Troubleshooting and problem reproduction.

Problem report administration and tracking.

Severity classification and escalation of issues to Level 2 and Level 3 support.

Distributing software upgrades, product enhancements, new releases, and appropriate documentation.

Level 2: Level 2 Support includes:

Troubleshooting and resolution of issues through installation and configuration modifications.

Implementation of a known workaround solution.

Suppose the Level 2 representative finds a reproducible defect or cannot resolve a problem within the allotted Level 2 resolution time. In that case, the request will be escalated to Level 3 Support for resolution.

Level 3: Level 3 Support includes:

Additional software investigation and code review.

In the case of software-related fixes, in addition to resolving the customer problem, DeepIQ may incorporate specific problem fixes into its next software maintenance release. A problem fix for Severity Level 1 or 2 issues may be issued as a patch release that may be incorporated in the next major release of the software/firmware.

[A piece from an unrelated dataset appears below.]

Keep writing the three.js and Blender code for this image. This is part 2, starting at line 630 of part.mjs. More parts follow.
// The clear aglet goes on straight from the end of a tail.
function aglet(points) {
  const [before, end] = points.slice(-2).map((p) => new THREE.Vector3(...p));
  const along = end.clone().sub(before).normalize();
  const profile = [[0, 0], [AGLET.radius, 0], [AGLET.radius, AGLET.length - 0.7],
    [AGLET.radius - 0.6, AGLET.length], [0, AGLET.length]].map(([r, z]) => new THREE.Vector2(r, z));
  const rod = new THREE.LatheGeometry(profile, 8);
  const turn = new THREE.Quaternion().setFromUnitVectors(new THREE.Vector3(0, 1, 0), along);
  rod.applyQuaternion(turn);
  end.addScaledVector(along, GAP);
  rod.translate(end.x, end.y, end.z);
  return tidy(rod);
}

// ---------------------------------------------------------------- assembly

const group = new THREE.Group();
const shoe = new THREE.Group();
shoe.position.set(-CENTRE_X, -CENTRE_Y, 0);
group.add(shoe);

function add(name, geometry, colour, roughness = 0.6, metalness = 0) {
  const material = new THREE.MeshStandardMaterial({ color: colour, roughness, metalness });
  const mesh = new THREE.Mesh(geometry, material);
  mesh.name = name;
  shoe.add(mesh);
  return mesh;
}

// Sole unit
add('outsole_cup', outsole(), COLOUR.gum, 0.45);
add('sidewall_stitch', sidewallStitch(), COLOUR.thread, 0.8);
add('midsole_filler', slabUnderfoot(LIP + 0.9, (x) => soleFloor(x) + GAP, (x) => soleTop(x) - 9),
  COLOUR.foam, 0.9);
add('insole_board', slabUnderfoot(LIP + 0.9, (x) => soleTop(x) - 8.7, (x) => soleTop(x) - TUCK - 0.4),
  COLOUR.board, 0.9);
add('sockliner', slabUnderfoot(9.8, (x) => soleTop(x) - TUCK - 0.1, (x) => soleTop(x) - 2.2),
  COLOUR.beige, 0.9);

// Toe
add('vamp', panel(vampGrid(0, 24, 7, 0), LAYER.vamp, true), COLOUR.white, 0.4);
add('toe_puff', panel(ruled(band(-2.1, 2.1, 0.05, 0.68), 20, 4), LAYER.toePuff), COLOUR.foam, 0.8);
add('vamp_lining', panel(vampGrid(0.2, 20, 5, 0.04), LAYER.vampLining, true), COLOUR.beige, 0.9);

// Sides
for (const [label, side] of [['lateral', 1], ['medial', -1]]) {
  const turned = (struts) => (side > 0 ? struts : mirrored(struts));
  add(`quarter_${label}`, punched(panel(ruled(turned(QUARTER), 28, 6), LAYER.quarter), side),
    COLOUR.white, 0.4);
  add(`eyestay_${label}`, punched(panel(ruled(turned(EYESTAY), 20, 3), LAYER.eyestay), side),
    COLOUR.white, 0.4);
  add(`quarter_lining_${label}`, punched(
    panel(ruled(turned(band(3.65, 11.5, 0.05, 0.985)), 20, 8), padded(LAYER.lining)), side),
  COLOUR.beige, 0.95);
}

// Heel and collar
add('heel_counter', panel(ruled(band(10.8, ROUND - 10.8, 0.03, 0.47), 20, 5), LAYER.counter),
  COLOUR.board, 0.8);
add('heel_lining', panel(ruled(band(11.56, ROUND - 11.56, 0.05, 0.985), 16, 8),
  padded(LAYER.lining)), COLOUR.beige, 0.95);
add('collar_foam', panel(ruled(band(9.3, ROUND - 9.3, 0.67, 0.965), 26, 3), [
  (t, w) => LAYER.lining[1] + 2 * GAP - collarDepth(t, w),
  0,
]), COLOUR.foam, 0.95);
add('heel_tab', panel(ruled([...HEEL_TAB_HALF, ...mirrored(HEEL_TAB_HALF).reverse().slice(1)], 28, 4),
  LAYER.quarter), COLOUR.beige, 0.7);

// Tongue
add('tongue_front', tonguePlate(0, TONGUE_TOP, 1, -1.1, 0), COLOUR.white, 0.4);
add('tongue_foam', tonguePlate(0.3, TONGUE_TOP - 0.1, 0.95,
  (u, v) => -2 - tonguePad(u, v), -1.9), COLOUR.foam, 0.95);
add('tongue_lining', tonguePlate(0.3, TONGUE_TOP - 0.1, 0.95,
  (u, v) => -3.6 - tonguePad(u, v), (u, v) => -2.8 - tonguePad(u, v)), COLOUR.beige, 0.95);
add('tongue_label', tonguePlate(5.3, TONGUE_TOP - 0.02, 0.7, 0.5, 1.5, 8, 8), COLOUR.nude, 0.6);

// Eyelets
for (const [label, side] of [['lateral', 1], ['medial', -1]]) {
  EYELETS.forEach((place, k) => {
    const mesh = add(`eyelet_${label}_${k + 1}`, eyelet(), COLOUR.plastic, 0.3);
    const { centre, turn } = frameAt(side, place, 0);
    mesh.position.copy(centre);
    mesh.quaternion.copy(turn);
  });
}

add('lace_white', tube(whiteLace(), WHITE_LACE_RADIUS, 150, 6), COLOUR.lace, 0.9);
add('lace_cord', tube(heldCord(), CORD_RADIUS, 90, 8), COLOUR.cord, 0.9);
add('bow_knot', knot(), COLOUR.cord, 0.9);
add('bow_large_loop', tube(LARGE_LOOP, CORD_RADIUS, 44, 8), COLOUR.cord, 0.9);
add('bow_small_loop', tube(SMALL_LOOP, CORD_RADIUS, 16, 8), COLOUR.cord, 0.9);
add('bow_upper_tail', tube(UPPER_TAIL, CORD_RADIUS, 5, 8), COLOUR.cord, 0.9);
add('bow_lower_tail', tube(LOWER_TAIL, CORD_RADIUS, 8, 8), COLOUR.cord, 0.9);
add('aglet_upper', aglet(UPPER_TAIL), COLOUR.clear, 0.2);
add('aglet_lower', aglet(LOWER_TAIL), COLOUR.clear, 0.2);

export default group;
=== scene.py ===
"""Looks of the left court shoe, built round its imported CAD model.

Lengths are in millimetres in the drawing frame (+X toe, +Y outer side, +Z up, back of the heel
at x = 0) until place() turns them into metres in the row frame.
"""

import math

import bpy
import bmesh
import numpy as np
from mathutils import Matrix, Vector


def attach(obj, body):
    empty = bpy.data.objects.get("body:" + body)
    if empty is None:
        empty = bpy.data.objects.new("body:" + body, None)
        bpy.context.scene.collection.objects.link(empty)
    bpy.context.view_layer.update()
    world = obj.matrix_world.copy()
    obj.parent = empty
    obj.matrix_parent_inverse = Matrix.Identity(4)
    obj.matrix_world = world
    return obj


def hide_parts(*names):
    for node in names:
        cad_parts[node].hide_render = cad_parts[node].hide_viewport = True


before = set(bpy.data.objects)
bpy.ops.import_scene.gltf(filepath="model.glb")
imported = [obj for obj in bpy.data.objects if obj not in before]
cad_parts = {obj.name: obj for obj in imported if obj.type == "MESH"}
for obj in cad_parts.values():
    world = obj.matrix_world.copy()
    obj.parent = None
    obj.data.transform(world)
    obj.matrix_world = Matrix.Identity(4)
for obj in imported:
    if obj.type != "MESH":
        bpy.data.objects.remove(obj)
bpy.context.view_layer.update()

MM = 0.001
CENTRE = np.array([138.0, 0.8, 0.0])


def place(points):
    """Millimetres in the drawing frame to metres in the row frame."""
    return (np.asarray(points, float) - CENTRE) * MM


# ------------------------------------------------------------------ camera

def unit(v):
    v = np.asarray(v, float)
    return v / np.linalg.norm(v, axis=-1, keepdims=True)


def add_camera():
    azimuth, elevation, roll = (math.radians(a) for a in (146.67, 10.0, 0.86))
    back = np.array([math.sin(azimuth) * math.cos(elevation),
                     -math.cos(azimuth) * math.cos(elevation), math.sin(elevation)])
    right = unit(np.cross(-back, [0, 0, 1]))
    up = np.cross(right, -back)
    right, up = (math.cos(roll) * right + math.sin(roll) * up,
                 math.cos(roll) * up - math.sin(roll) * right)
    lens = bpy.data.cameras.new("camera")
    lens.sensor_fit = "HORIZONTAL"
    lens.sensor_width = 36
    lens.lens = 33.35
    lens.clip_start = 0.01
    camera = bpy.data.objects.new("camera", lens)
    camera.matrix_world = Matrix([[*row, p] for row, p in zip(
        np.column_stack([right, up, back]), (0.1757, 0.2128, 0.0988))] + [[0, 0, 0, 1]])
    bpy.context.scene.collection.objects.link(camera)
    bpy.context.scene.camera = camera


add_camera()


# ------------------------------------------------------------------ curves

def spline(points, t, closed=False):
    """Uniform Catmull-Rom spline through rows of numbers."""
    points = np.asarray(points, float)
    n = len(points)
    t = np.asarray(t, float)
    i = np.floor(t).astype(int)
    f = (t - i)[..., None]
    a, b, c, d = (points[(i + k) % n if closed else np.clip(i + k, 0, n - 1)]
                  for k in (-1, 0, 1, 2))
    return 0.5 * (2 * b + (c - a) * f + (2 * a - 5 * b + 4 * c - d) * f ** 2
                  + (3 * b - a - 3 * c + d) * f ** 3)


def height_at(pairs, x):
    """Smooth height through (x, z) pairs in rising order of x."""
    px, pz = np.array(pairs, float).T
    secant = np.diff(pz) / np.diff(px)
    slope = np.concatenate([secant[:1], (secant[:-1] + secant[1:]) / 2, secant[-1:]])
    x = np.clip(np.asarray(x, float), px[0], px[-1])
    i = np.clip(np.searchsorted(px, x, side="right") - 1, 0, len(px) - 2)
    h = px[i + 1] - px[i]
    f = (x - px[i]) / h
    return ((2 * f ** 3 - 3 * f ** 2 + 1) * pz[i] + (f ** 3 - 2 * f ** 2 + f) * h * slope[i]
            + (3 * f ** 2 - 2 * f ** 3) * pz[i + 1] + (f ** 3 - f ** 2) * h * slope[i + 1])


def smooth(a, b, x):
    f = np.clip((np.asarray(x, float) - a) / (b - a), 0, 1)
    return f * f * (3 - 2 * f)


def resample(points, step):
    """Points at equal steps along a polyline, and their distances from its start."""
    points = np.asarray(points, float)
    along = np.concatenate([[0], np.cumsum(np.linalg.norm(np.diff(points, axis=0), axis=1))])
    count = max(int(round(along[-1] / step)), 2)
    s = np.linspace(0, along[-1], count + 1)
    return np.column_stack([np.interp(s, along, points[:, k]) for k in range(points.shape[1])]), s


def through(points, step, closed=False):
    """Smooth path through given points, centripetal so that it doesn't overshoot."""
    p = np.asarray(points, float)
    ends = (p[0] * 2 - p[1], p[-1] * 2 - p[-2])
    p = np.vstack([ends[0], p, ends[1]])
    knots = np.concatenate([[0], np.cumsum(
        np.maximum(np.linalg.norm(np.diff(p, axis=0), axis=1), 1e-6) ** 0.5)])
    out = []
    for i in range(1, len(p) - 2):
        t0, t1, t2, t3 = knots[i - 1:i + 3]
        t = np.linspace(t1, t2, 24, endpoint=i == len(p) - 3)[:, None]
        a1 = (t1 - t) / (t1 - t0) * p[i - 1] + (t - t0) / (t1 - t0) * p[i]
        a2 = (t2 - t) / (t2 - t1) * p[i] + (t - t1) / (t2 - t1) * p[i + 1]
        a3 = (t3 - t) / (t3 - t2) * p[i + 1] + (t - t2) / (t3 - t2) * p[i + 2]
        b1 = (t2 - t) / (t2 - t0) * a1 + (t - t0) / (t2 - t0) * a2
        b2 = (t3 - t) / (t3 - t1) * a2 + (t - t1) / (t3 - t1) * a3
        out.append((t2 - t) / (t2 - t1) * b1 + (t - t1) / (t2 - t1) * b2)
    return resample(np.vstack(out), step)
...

Documentation corrections into the next documentation revision.

18.2.3. Initial Response Times

P0 – Critical	Any issue that jeopardizes the essential operation of the Licensed Software may result in physical or other damage or data loss.	The initial response, including the estimated fix time, will be within one business day of written notice by email. Fix: ASAP.
P1 – High	Any issue which may significantly limit the operation of the Licensed Software.	The initial response, including the estimated fix time, will be within one business day of written notice by email. Fix: ASAP after all open P0s.
P2 – Medium	Issues that partially limit the operation of the Licensed Software or are otherwise less urgent.	The initial response, including the estimated fix time, will be within three business days of written notice by email. Fix: ASAP after all open P1s.
P3 – Low	Minor issues.	The initial response, including the estimated fix time, should be within seven business days of written notice by email.
P4 – Trivial	Trivial issues.	The initial response, including the estimated fix time, should be within seven business days of written notice by email.